## Task description:
Every line of the material below should be repeated exactly.

** BEGIN Material provided **

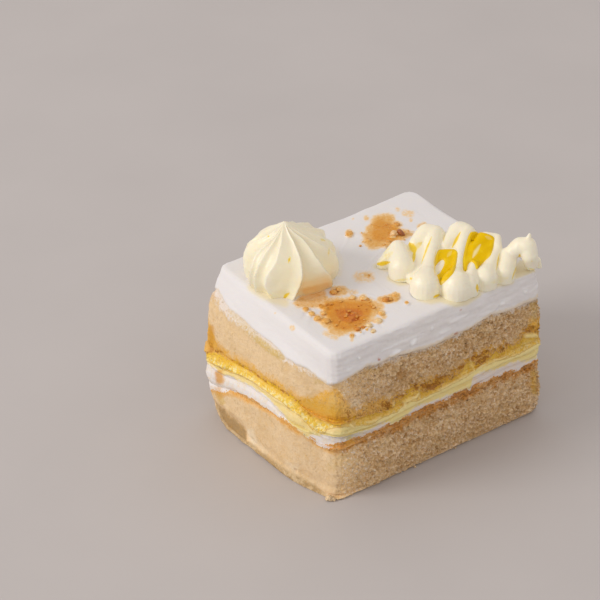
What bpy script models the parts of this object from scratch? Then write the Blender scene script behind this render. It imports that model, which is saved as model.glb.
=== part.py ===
"""A slice of layered cream cake, built the way it is assembled.

From the bottom up: a lower sponge, white cream, pale yellow cream, a fruit filling,
an upper sponge and white icing with praline crumbs. A piped star and a piped ruffle
stand on the icing. X runs along the long face, Y goes back from it and Z is up.
"""

from math import atan2, cos, exp, hypot, pi, radians, sin, tau
from random import Random
from typing import NamedTuple

import bmesh
import bpy
from mathutils import Matrix, Vector, noise

# Driving dimensions, in millimetres
MM = 0.001
LENGTH = 80.0
WIDTH = 60.0
ICING_TOP = 53.0
CORNER_RADIUS = 3.0
GAP = 0.3
# Where the bottom centre of the bounding box lies, seen from the slice's near corner
ORIGIN = Vector((38.69, 29.85, 0.0))

# How finely each wall is divided
LONG_STEPS = 17
SHORT_STEPS = 13
CORNER_STEPS = 3


class Swell(NamedTuple):
    """A rise or a dip of a seam, at a distance round the slice from its near corner."""
    at: float
    rise: float
    reach: float


class Seam(NamedTuple):
    """The surface between two layers: its level, and how it wanders along the walls."""
    level: float
    wander: float
    phase: float
    swells: tuple = ()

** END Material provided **

## Reply:
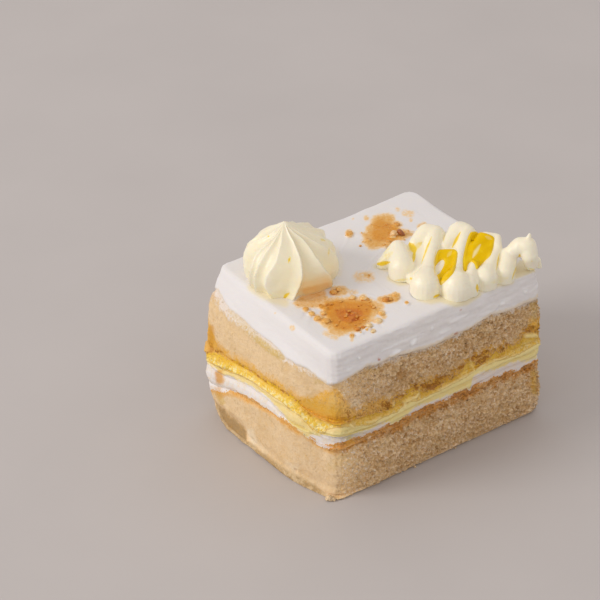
What bpy script models the parts of this object from scratch? Then write the Blender scene script behind this render. It imports that model, which is saved as model.glb.
=== part.py ===
"""A slice of layered cream cake, built the way it is assembled.

From the bottom up: a lower sponge, white cream, pale yellow cream, a fruit filling,
an upper sponge and white icing with praline crumbs. A piped star and a piped ruffle
stand on the icing. X runs along the long face, Y goes back from it and Z is up.
"""

from math import atan2, cos, exp, hypot, pi, radians, sin, tau
from random import Random
from typing import NamedTuple

import bmesh
import bpy
from mathutils import Matrix, Vector, noise

# Driving dimensions, in millimetres
MM = 0.001
LENGTH = 80.0
WIDTH = 60.0
ICING_TOP = 53.0
CORNER_RADIUS = 3.0
GAP = 0.3
# Where the bottom centre of the bounding box lies, seen from the slice's near corner
ORIGIN = Vector((38.69, 29.85, 0.0))

# How finely each wall is divided
LONG_STEPS = 17
SHORT_STEPS = 13
CORNER_STEPS = 3


class Swell(NamedTuple):
    """A rise or a dip of a seam, at a distance round the slice from its near corner."""
    at: float
    rise: float
    reach: float


class Seam(NamedTuple):
    """The surface between two layers: its level, and how it wanders along the walls."""
    level: float
    wander: float
    phase: float
    swells: tuple = ()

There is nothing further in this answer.